## Work to do
Extract every line below, verbatim.
┄┄┄┄┄┄┄┄┄┄
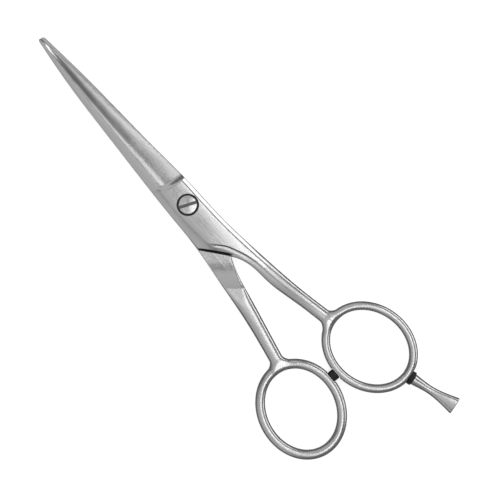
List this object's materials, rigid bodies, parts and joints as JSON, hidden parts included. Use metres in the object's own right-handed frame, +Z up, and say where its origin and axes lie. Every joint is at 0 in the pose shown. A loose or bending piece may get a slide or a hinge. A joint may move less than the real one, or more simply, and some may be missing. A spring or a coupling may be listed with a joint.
{
  "type": "hair cutting shears",
  "caption": "Slim steel hair cutting shears with slotted pivot screw, two oval finger bows, rubber bumper and a screwed-in flared finger rest, closed.",
  "frame": {"origin": "on the pivot axis, on the flat underside of the lower blade, which is the plane the shears rest on", "axes": "+X towards the blade tip, +Y towards the side of the thumb bow, +Z up towards the head of the pivot screw"},
  "size_m": [0.1668, 0.0546, 0.0047],
  "materials": {
    "blade_steel": "satin hollow-ground stainless steel, fine grinding lines along the blade",
    "handle_steel": "polished stainless steel with faint buffing lines",
    "screw_steel": "turned and polished steel",
    "black_acetal": "black, slightly glossy",
    "black_rubber": "matt black",
    "nylon": "natural nylon"
  },
  "bodies": {
    "thumb_half": {"lower_blade": "blade_steel", "lower_handle": "handle_steel", "bumper": "black_rubber"},
    "finger_half": {"upper_blade": "blade_steel", "upper_handle": "handle_steel", "pivot_bush": "black_acetal"},
    "tension_screw": {"pivot_screw": "screw_steel", "lock_pellet": "nylon"},
    "rest_washer": {"finger_rest_washer": "black_rubber"},
    "finger_rest": {"finger_rest": "handle_steel"}
  },
  "joints": [
    {"name": "main_pivot", "type": "hinge", "parent": "thumb_half", "child": "finger_half", "pos_m": [0, 0, 0], "axis": [0, 0, 1], "range_deg": [0, 135]},
    {"name": "tension_turn", "type": "hinge", "parent": "thumb_half", "child": "tension_screw", "pos_m": [0, 0, 0], "axis": [0, 0, 1], "range_deg": [-90, 90]},
    {"name": "rest_travel", "type": "slide", "parent": "finger_half", "child": "rest_washer", "axis": [-0.9576, -0.2882, 0], "range_m": [0, 0.003]},
    {"name": "rest_turn", "type": "hinge", "parent": "rest_washer", "child": "finger_rest", "pos_m": [-0.08346, -0.01731, 0.0023], "axis": [-0.9576, -0.2882, 0], "range_deg": [0, 2700]}
  ],
  "couplings": [
    {"joint": "rest_turn", "follows": "rest_travel", "rad_per_m": 15706}
  ]
}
┄┄┄┄┄┄┄┄┄┄
## Completed task
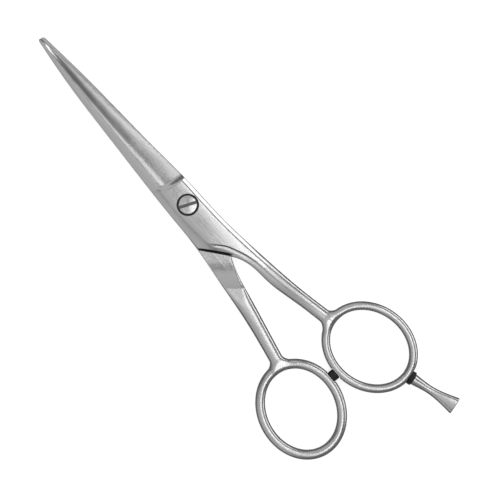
List this object's materials, rigid bodies, parts and joints as JSON, hidden parts included. Use metres in the object's own right-handed frame, +Z up, and say where its origin and axes lie. Every joint is at 0 in the pose shown. A loose or bending piece may get a slide or a hinge. A joint may move less than the real one, or more simply, and some may be missing. A spring or a coupling may be listed with a joint.
{
  "type": "hair cutting shears",
  "caption": "Slim steel hair cutting shears with slotted pivot screw, two oval finger bows, rubber bumper and a screwed-in flared finger rest, closed.",
  "frame": {"origin": "on the pivot axis, on the flat underside of the lower blade, which is the plane the shears rest on", "axes": "+X towards the blade tip, +Y towards the side of the thumb bow, +Z up towards the head of the pivot screw"},
  "size_m": [0.1668, 0.0546, 0.0047],
  "materials": {
    "blade_steel": "satin hollow-ground stainless steel, fine grinding lines along the blade",
    "handle_steel": "polished stainless steel with faint buffing lines",
    "screw_steel": "turned and polished steel",
    "black_acetal": "black, slightly glossy",
    "black_rubber": "matt black",
    "nylon": "natural nylon"
  },
  "bodies": {
    "thumb_half": {"lower_blade": "blade_steel", "lower_handle": "handle_steel", "bumper": "black_rubber"},
    "finger_half": {"upper_blade": "blade_steel", "upper_handle": "handle_steel", "pivot_bush": "black_acetal"},
    "tension_screw": {"pivot_screw": "screw_steel", "lock_pellet": "nylon"},
    "rest_washer": {"finger_rest_washer": "black_rubber"},
    "finger_rest": {"finger_rest": "handle_steel"}
  },
  "joints": [
    {"name": "main_pivot", "type": "hinge", "parent": "thumb_half", "child": "finger_half", "pos_m": [0, 0, 0], "axis": [0, 0, 1], "range_deg": [0, 135]},
    {"name": "tension_turn", "type": "hinge", "parent": "thumb_half", "child": "tension_screw", "pos_m": [0, 0, 0], "axis": [0, 0, 1], "range_deg": [-90, 90]},
    {"name": "rest_travel", "type": "slide", "parent": "finger_half", "child": "rest_washer", "axis": [-0.9576, -0.2882, 0], "range_m": [0, 0.003]},
    {"name": "rest_turn", "type": "hinge", "parent": "rest_washer", "child": "finger_rest", "pos_m": [-0.08346, -0.01731, 0.0023], "axis": [-0.9576, -0.2882, 0], "range_deg": [0, 2700]}
  ],
  "couplings": [
    {"joint": "rest_turn", "follows": "rest_travel", "rad_per_m": 15706}
  ]
}